Pub Date: Aug. 21st, 2002
ISBN: 0-375-42071-1
Publisher: Pantheon

The elegant, sometimes amusing, but claustrophobic tale of an English prof who gets the “wasties,” an illness that sounds, more than anything, like a grim, plain, crippling stroke.

Whatever the cause, Michael Taylor has been reduced to infantilism, diminished into a creature petulant, helpless, incontinent, and mute—though with a muteness pertaining only to spoken words, not for an instant precluding the sufferer’s writing the present stylish, allusive, professorial novel (“the reader/writer in me somehow got uncoupled, . . . write though I am able”). Readers will need to suspend their disbelief that a man so ruined outwardly could retain such elegance of thought (and expression) inwardly as Taylor (self-dubbed, also, Caruso, since he can sometimes still sing) hangs out in Central Park with his lovely Nicaraguan nurse Theresa—until he bites her, though even then he’s forgiven—imagines meetings with the likes of Walt Whitman and John Muir (who snatches his wallet), gradually senses the growing enormity of the distance between his pregnant lawyer wife Gina and himself (he’s also impotent)—and, finally, is dispatched to a rather upscale (it has a wonderful view) Hudson Valley institution for assisted living.
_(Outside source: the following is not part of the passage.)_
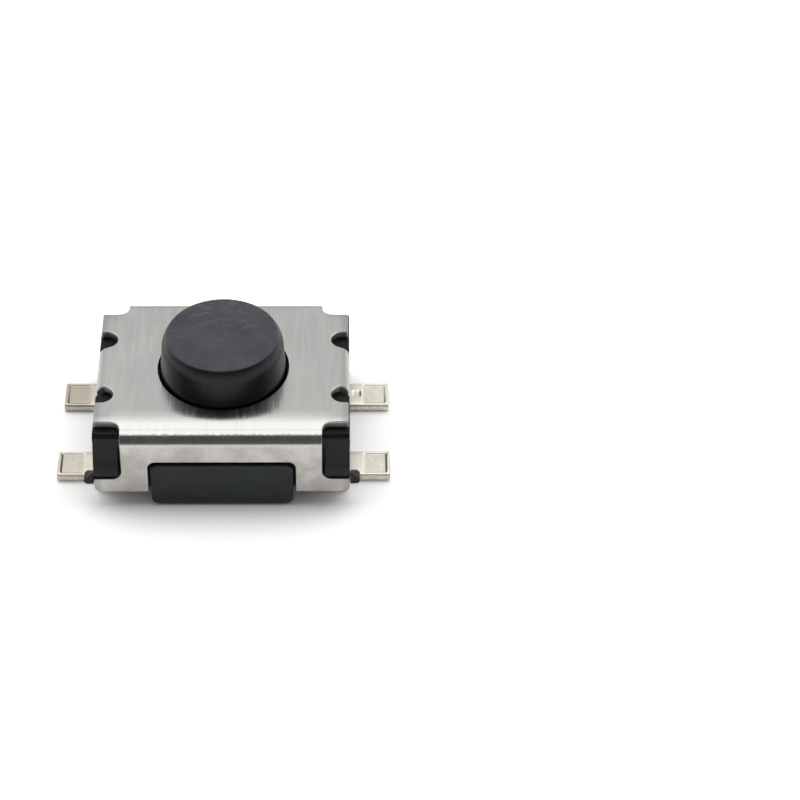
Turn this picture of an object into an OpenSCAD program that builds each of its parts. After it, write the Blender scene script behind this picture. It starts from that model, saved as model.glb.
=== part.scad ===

What does it all mean? Taylor isn’t beyond theorizing—on the difference between sleep and wakefulness, for example (“between an intuitive impression of what encloses you and an empirically oriented ontology of existence”)—but by and large the wasties seem merely incurable, less so meaningful, and Reuss (Henry of Atlantic City, 1999, etc.), consequently, burdens his reader with a dreariness of situation that continues—and continues. Even Taylor succumbs to filler (“Which was fictional and timeless? Which was temporal and real? I could not have said. Nobody can”), and, try as one might, only the briefest flickers of feeling now and then stir the heart.

The largely academic riffs and worryings of a man humiliated by a dread inertia—but who still talk, talk, talks.